En raison de facteurs multiples, parmi lesquels dominent la peur des familles ou de l’entourage, la disparition croissante du médecin de famille, devenu « médecin référent », et le sentiment qu’il peut toujours y avoir quelque chose à faire au dernier moment.
Accepter la mort n’est pas facile dans ces moments d’agitation, de gêne respiratoire, de perte de conscience, de douleur ou d’hémorragie.
La mort doit désormais avoir le visa de la médecine pour être acceptée : et quel est le meilleur visa que celui de la médecine hospitalière ?
Les familles accompagnantes ont de plus de peine à trouver de l’aide. Les aidants familiaux sont très largement insuffisamment aidés. Les métiers de l’aide à domicile sont peu attractifs.
LES SOINS PALLIATIFS À DOMICILE sont a priori très respectueux de la personne dans son environnement propre, ils sont réalisés par des équipes en principe pluridisciplinaires intervenant rarement de façon conjointe.
De fait, ils dépendent beaucoup de la possibilité pour les proches d’assurer l’accompagnement voire les soins.
Les rapports entre l’hôpital et le médecin généraliste sont loin d’être simples.

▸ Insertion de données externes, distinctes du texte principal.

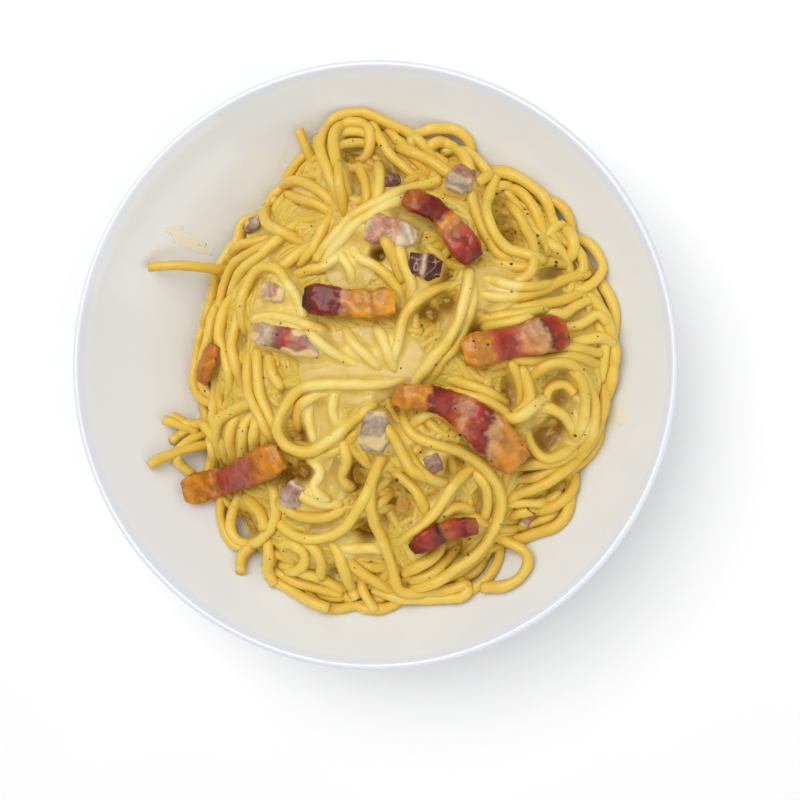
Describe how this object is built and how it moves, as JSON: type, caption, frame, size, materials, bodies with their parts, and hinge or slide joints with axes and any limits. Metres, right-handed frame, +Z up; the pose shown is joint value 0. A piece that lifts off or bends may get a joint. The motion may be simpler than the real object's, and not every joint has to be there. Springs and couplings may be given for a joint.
{
  "type": "spaghetti carbonara",
  "caption": "Sauced spaghetti heaped in a wide white coupe bowl, with crisp bacon strips and soft ham on top.",
  "frame": {"origin": "centre of the bowl's foot ring, on the plane the bowl stands on", "axes": "+Z up along the bowl's axis; +Y is the far side of the bowl as served, +X its right side"},
  "size_m": [0.185, 0.185, 0.0572],
  "materials": {
    "porcelain": "glossy",
    "sauced_spaghetti": "satin, wet with cream sauce",
    "crisp_bacon": "glossy, greasy",
    "soft_ham": "satin, moist"
  },
  "bodies": {
    "root": {"bowl": "porcelain", "spaghetti_heap": "sauced_spaghetti", "bacon_1": "crisp_bacon", "bacon_2": "crisp_bacon", "bacon_3": "crisp_bacon", "bacon_4": "crisp_bacon", "bacon_5": "crisp_bacon", "bacon_6": "crisp_bacon", "bacon_7": "crisp_bacon", "ham_1": "soft_ham", "ham_2": "soft_ham", "ham_3": "soft_ham", "ham_4": "soft_ham", "ham_5": "soft_ham", "ham_6": "soft_ham", "ham_7": "soft_ham", "ham_8": "soft_ham", "ham_9": "soft_ham", "ham_10": "soft_ham", "ham_11": "soft_ham", "strand_left": "sauced_spaghetti", "strand_lower_left": "sauced_spaghetti", "strand_stub": "sauced_spaghetti", "strand_upper_left": "sauced_spaghetti", "strand_hook": "sauced_spaghetti", "strand_bottom": "sauced_spaghetti"}
  },
  "joints": []
}
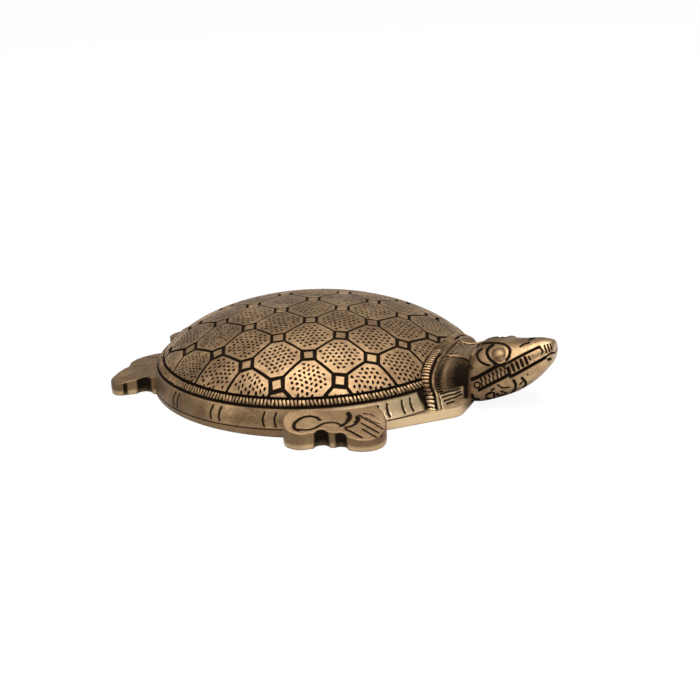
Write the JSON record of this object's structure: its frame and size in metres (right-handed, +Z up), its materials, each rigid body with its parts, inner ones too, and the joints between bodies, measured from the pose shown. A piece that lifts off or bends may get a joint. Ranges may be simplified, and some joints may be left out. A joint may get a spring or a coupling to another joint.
{
  "type": "turtle figurine",
  "caption": "Cast brass turtle figurine with a low domed patterned shell, rope border, arched neck collar, raised head and short flippers, resting on a flat underside.",
  "frame": {"origin": "the flat underside's reference point, on the figurine's middle plane and close to the shell's centre, where it rests on a surface", "axes": "+X toward the head, +Y toward the turtle's left side, +Z up out of the shell"},
  "size_m": [0.1621, 0.1387, 0.0291],
  "materials": {
    "brass": "antique, dark in the grooves and polished on the raised parts"
  },
  "bodies": {
    "root": {"carapace": "brass", "plastron": "brass", "neck_collar": "brass", "head": "brass", "front_right_flipper": "brass", "front_left_flipper": "brass", "rear_right_flipper": "brass", "rear_left_flipper": "brass"}
  },
  "joints": []
}
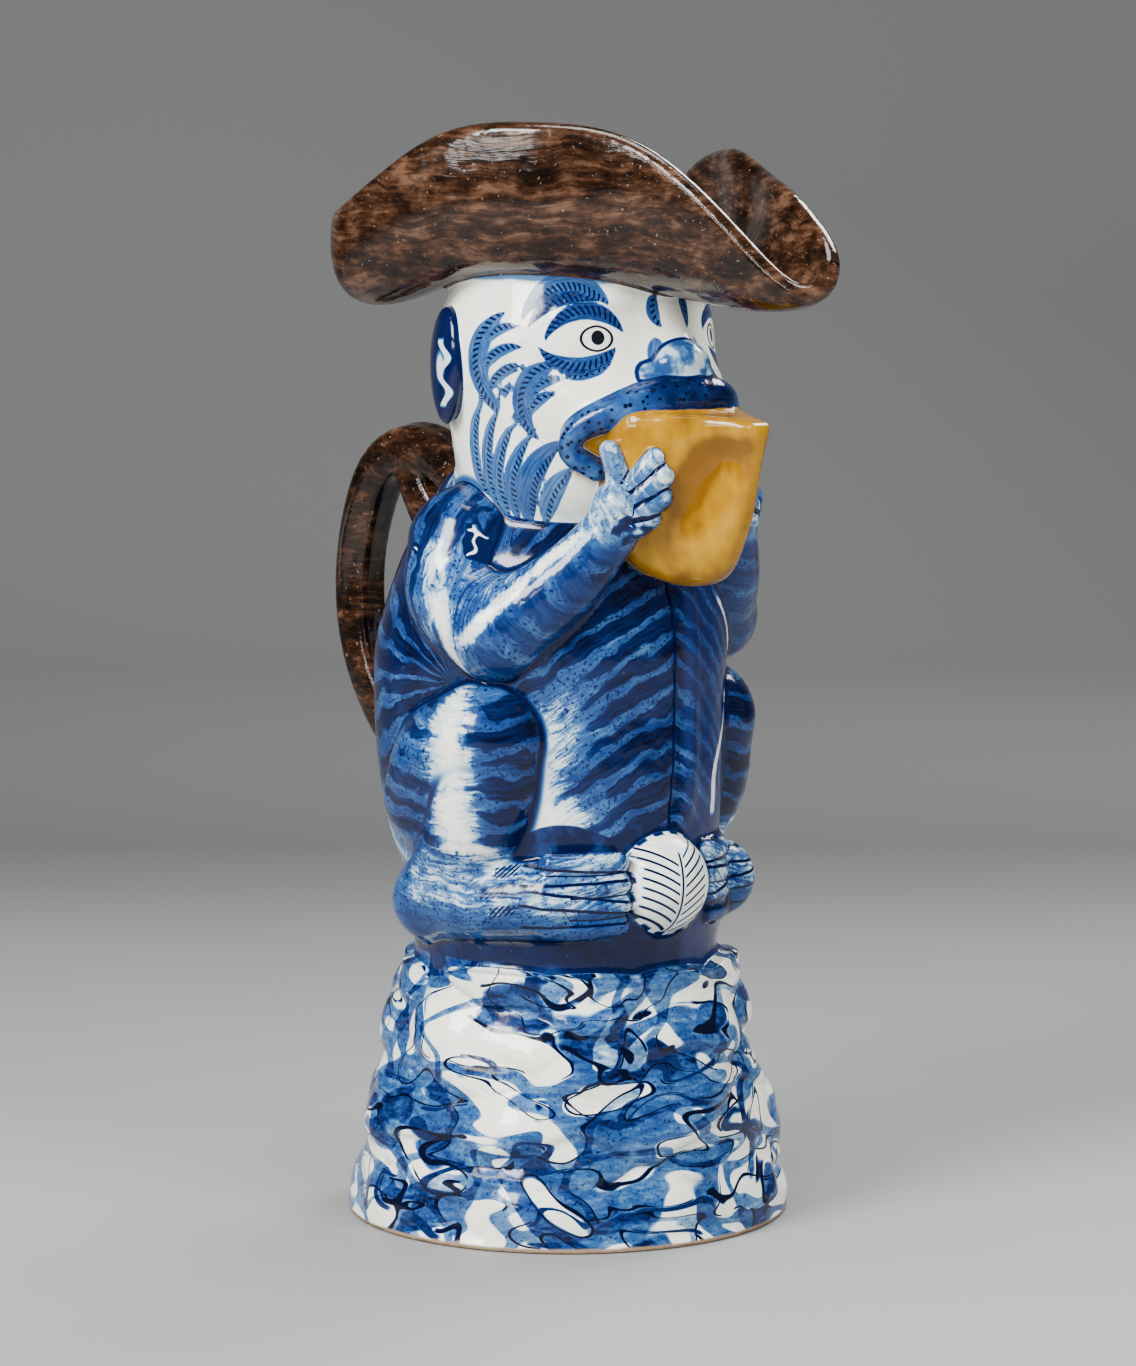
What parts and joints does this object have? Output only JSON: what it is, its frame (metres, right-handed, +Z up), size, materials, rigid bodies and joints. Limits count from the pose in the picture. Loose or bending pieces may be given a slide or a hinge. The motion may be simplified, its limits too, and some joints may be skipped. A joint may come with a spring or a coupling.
{
  "type": "figural jug",
  "caption": "Tin-glazed earthenware jug shaped as a seated monkey eating a fruit, with a three-cornered hat for its mouth and a forked stem handle.",
  "frame": {"origin": "centre of the flat unglazed underside of the foot", "axes": "+Z up, -Y the way the monkey looks, +X to the monkey's left"},
  "size_m": [0.1069, 0.1734, 0.2606],
  "materials": {
    "tin_glaze": "glossy white tin glaze painted in blue, brown and yellow"
  },
  "bodies": {
    "root": {"jug": "tin_glaze"}
  },
  "joints": []
}
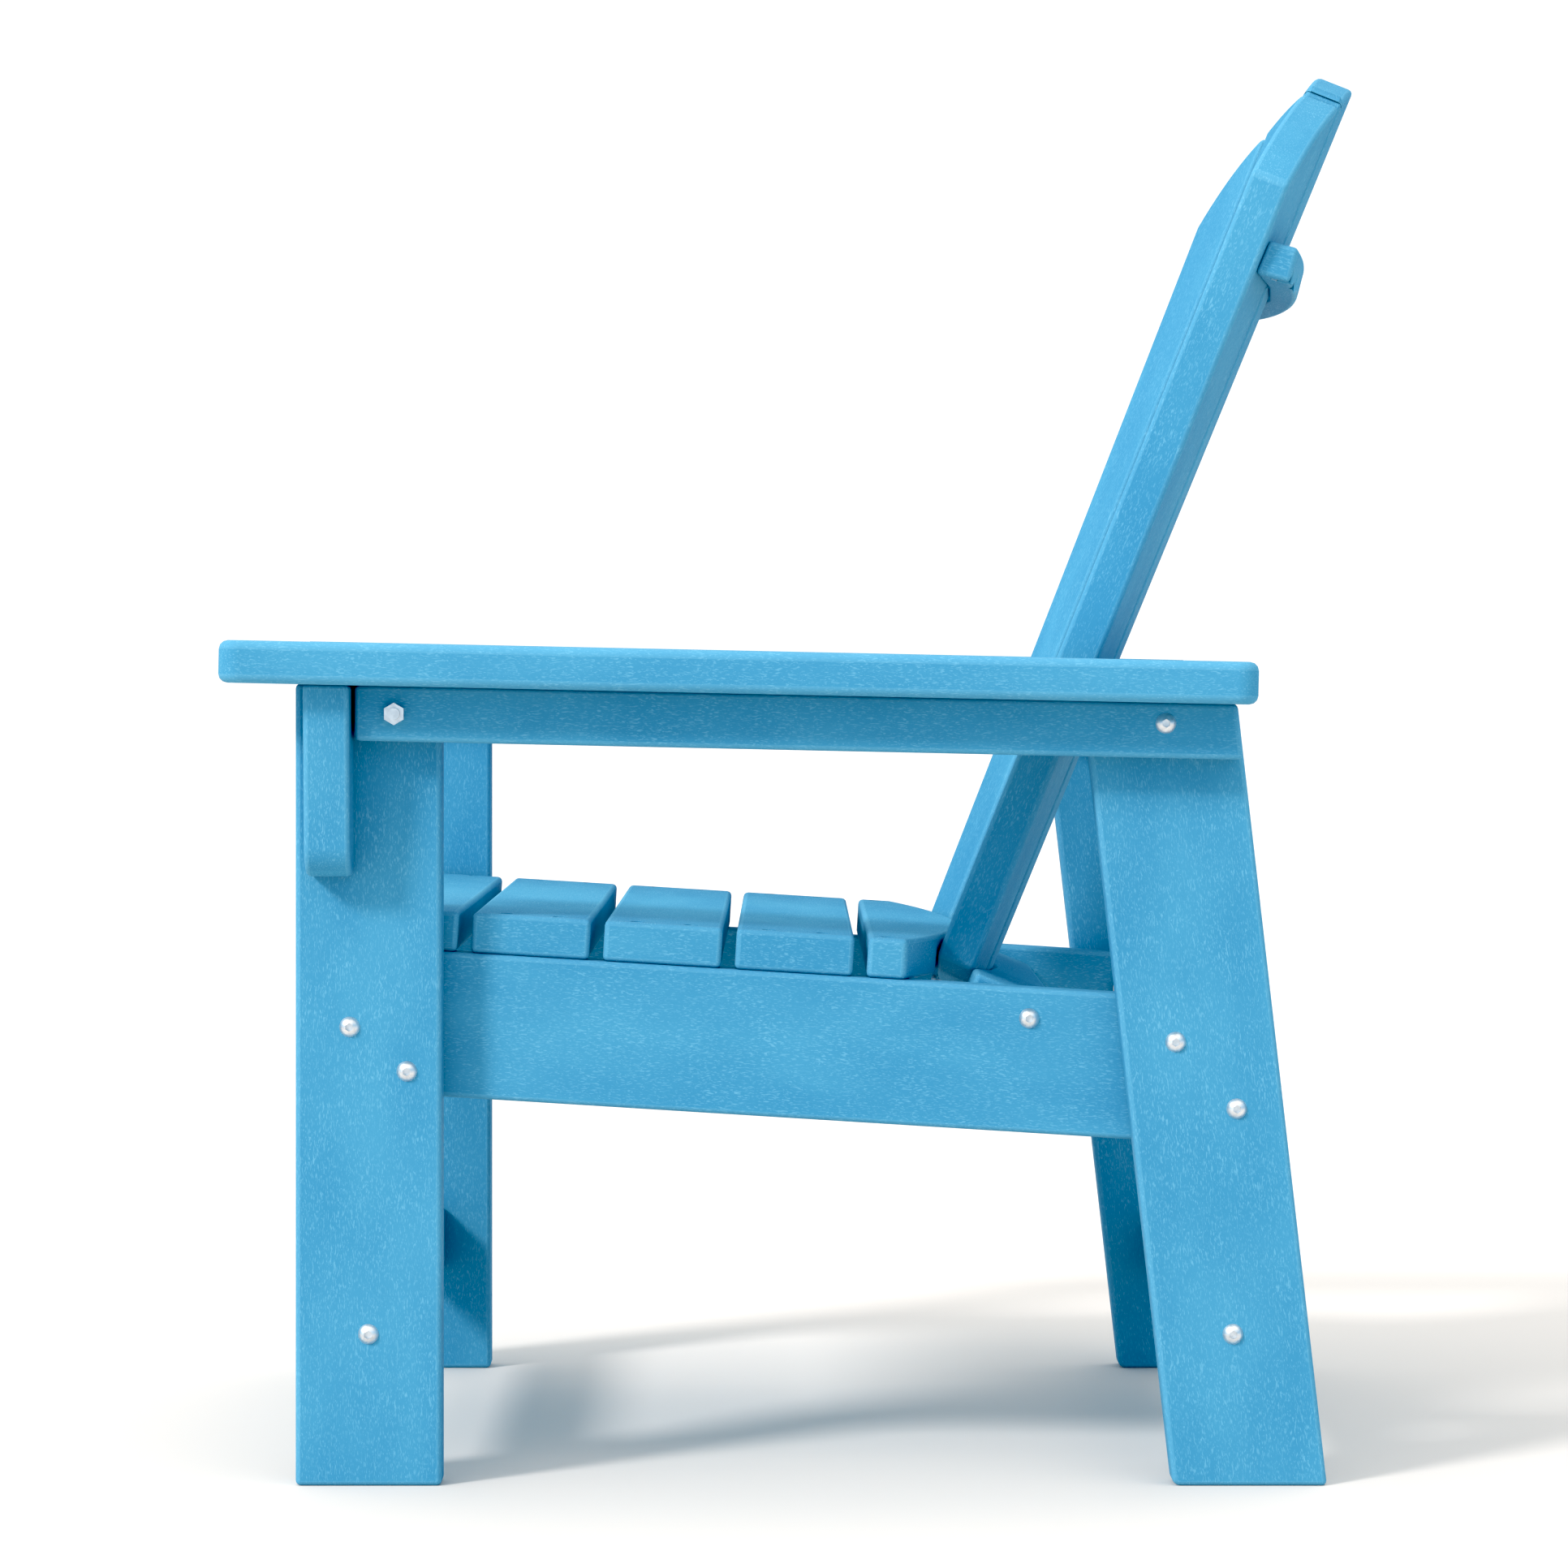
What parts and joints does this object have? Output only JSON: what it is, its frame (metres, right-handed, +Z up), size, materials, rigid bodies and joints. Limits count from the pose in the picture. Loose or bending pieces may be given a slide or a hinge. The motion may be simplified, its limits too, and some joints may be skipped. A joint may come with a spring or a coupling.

Près d’un compte rendu d’hospitalisation sur deux n’arrive jamais et dans la moitié de ceux qui arrivent à bon port, une autre moitié n’arrive… qu’après la mort.
LA LOI LEONETTI
Ignorée par le plus grand nombre, elle est généralement perçue par les citoyens comme une loi qui protège les médecins des foudres de la justice lorsque ceux-ci arrêtent les soins, et perçue par les médecins comme plutôt adaptée aux situations de réanimation adulte et néonatale qu’aux situations vécues dans le quotidien des soins.
Elle n’est pas vécue comme le respect du droit des malades et elle est loin d’avoir clôt le débat sur ces droits.
Que ce soit le mésusage de la sédation terminale, du principe du double effet, des directives anticipées ou de la place de la personne de confiance, on ne peut que constater la quasi absence de l’expression de la volonté de la personne à propos des choix qui la concernent.
Le paradoxe est que dans cette situation de fin de vie, et même dans un service de soins palliatifs, la personne peut se sentir dépossédée des dimensions essentielles de sa fin de vie.
Le malade n’a pas à consentir, mais à vouloir.
Dans ces moments d’extrême vulnérabilité, bien plus que le respect des dispositions juridiques, ce qui compte est le respect des sentiments, des préférences et encore mieux, de la volonté de la personne malade.
Les directives anticipées sont dans la loi Leonetti, mais n’ont aucune publicité, aucune obligation, et demeurent totalement en suspens dans l’univers médical, au contraire des dispositions prises dans d’autres pays d’Europe.
Même si ces directives étaient exprimées par écrit, leur renouvellement risque de ne pas suivre les battements du temps de la vie. Il parait difficile d’en faire une donnée majeure de l’existence.
En revanche, il semble évident que ces directives apparaissent comme essentiellesquand dans une famille, une personne est touchée par une maladie particulièrement grave et que l’entourage découvre alors la non prise en compte de ces directives.
Or, ce dispositif est tout d’abord méconnu des médecins,qui pourtant ont « pour obligation de s’enquérir de l’existence de ces directives, d’en vérifier la validité, d’en prendre connaissance et d’inclure les souhaits qui y sont exprimés parmi les éléments sur lesquels va s’appuyer sa décision médicale »
Tout médecin qui s’opposerait à ces directives anticipées devrait pouvoir en référer sous peine d’illégalité, voire de pénalisation, à une collégialité à déterminer. Tout non respect de directives anticipées devrait donner lieu à une justification écrite.